D’autre part, les officiers impliqués dans la recherche de renseignements vont être régulièrement attaqués par le PC pendant leur carrière. Mon père, lui, poursuit sa carrière librement, prenant le commandement sur décision du ministre de la Défense d’une des unités les plus prestigieuses de l’armée française, le 2e REP. Son nom se fait pourtant connaitre avant Kolwezi, car il devra régler en tant que chef de corps une plainte liée à la présence d’une maison close au sein du régiment , et se retrouve par conséquence cité dans la presse. Ainsi, dès 1977, le PC ne peut ignorer qu’il en est chef de corps. Pourtant, rien ne se passe.
Votre père a reçu l’interdiction formelle des autorités politiques et militaires de se défendre. Pourquoi ?

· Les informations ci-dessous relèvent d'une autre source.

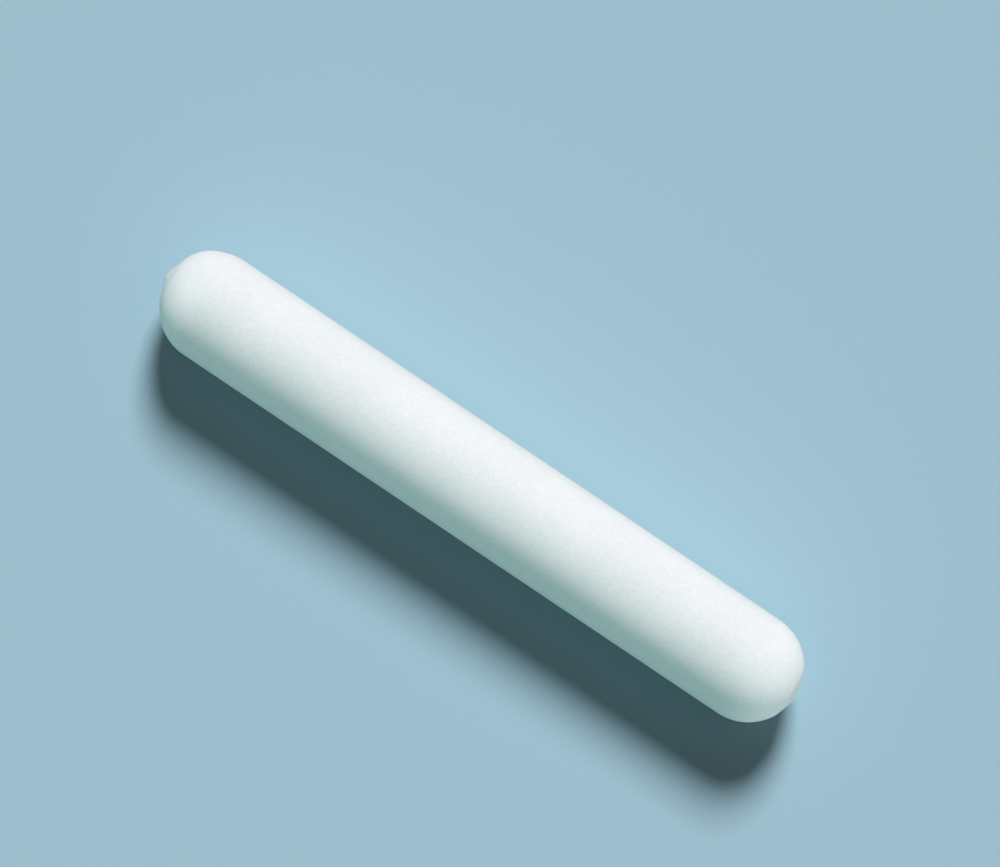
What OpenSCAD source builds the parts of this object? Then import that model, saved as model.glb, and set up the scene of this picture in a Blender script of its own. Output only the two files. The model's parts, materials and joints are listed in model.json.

Il y a une volonté de ne pas rouvrir la question sur la torture en Algérie, alors que tout débat sur ce sujet a été occulté par les politiques via des lois d’amnistie dès 1962. Rouvrir le dossier Alleg, c’est rouvrir celui d’Audin qui, selon la posture officielle de l’Etat à ce moment-là, est mort lors de son évasion. Mon père, fils et petit-fils de saint-cyrien, était un homme droit et discipliné. Il refusera toujours de livrer au grand public sa version des faits, au nom de l’obéissance et au détriment de son honneur.
En septembre 1979, votre père meurt soudainement d’une rupture d’anévrisme. Lors de sa messe d’enterrement, votre famille est entourée des chefs de l’armée française, de la Légion étrangère, et de proches par centaines. Votre père était-il devenu un symbole ?
En effet, il l’était devenu. A sa messe d’enterrement, c’est une quarantaine de généraux qui sont présents aux Invalides. Sa mort est si soudaine, et elle est si injuste lorsqu’on sait ce qu’il a traversé. Surtout, tout le monde sait son innocence.
Vous savez, nul ne peut imaginer à quel point être attaqué dans son honneur, sans pouvoir se défendre, peut meurtrir le plus profond de l’esprit d’un homme. Alors, comme fils, c’était un devoir de faire ce que mon père n’a jamais pu faire : défendre et rétablir son honneur, l’honneur d’un colonel.